Masjid Raya Ganting: Masjid Bersejarah dan Tertua di Kota Padang

Minggu, 3 Oktober 2021, setelah memenuhi beberapa kegiatan dan undangan di hari Minggu yang cukup cerah, kami sengaja mengunjungi Masjid Raya Gantiang untuk menunaikan Sholat Zhuhur. Masjid Raya Gantiang merupakan masjid tertua di Kota Padang, dan ternyata menjadi saksi bisu sebagian dari sejarah Indonesia. Pernah dikunjungi oleh proklamator RI, pernah menjadi markas Gyugun-Heiho dimasa pendudukan Jepang, dan menjadi tempat penyusunan strategi dimasa melawan sekutu. Masjid ini  terletak di Kampung Ganting, Kecamatan Padang Timur, Kota Padang, Sumatra Barat, Indonesia. Sejak tahun 2010, dan ditetapkan sebagai bangunan cagar budaya berdasarkan SK No, PM.54/PW.007/MKP/2010, Tanggal SK : 22 Juni 2010.

Dikutip dari website http://cagarbudaya.kemdikbud.go.id. Berikut sejarah Masjid Raya Gantiang.

Pada tahun 1790 dibangun masjid yang terbuat dari bahan kayu dan atap rumbia, berlokasi di tepi Sungai Batang Arau, namun kemudian dirobohkan Belanda untuk pembuatan jalan ke Pelabuhan Teluk Bayur. Sebagai gantinya pada tahun 1805 didirikan Masjid Raya Ganting yang memiliki gaya arsitektur Timur Tengah dan Eropa atas prakarsa tokoh masyarakat setempat yaitu Angku Gapuak (saudagar), Angku Syeh Haji Uma (tokoh masyarakat), dan Angku Syeh Kepalo Koto (ulama).

Masjid didirikan di atas tanah wakaf dari masyarakat suku Chaniago dan biayanya diperoleh dari para saudagar yang berasal dari Padang, Sibolga, Medan, Aceh, dan ulama Minangkabau. Pembangunan masjid didukung oleh Korp Zeni Belanda. Selain bantuan dan kerjasama dengan pihak Belanda, etnis Cina dipimpin Kapten Lou Chianko (Kapitan Cina ke-10) ikut mengarahkan tukang Cina untuk mengerjakan atap segi delapan yang merupakan ciri khas atap bangunan vihara. Selain kubah, tukang etnis Cina juga menggarap mihrab, mimbar, dan tempat bilal.

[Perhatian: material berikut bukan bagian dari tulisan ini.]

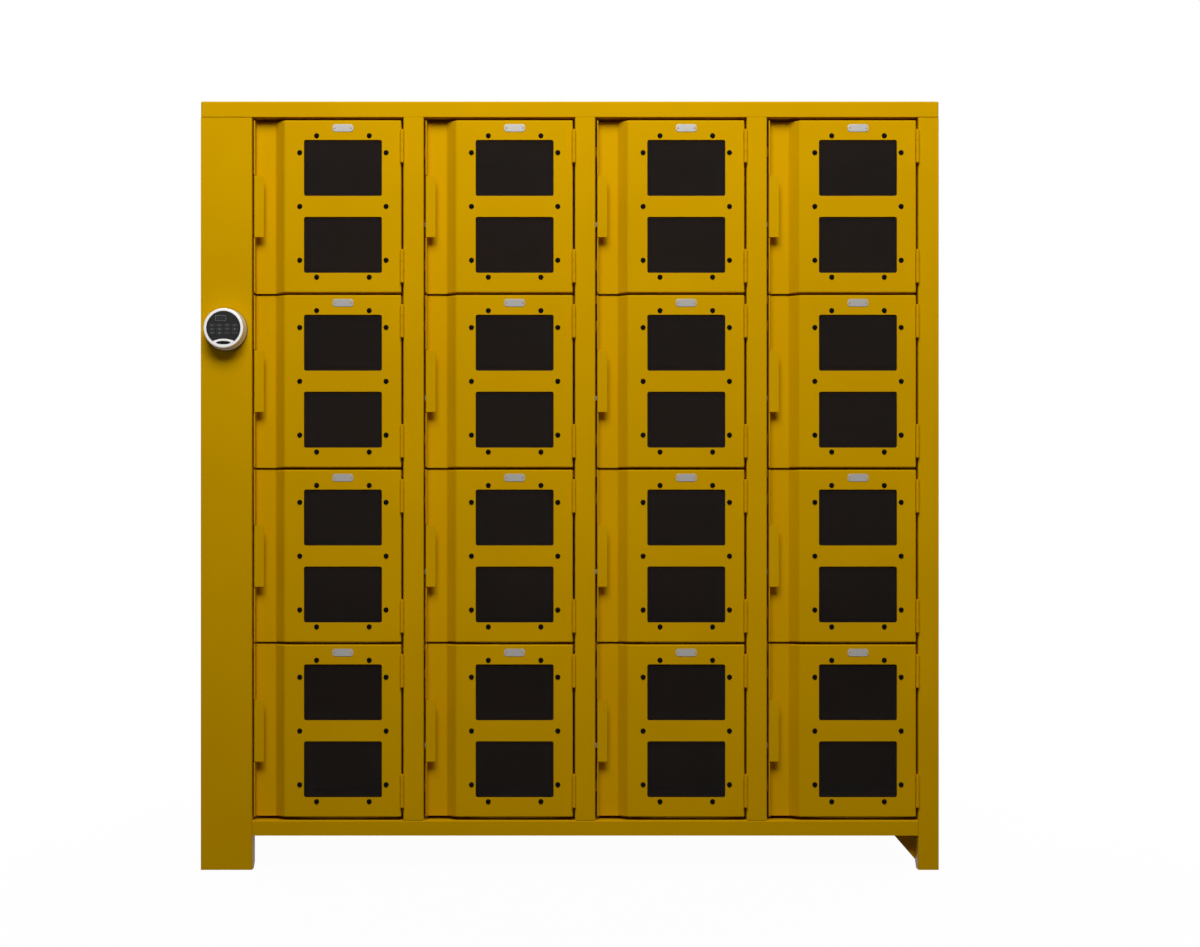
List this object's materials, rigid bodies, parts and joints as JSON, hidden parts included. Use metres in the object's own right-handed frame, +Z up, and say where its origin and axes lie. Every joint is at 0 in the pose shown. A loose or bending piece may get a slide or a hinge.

Pada tahun 1810 masjid dapat diselesaikan pembangunannya. Lantai terbuat dari batu kali bersusun diplester tanah liat. Lantai diganti dengan semen dari Jerman. Pada tahun 1900 dilaksanakan penggantian lantai dengan ubin segi enam berwarna putih berasal dari Belanda yang dipesan melalui jasa NV. Jacobson van de Berg. Pemasangan ubin ditangani oleh tukang yang ditunjuk langsung oleh pabrik dan selesai pada tahun 1910. Pada tahun 1960 dilakukan pemasangan keramik pada tiang ruang utama yang aslinya terbuat dari bata, sedangkan tahun 1995 dilakukan pemasangan keramik pada dinding ruang utama.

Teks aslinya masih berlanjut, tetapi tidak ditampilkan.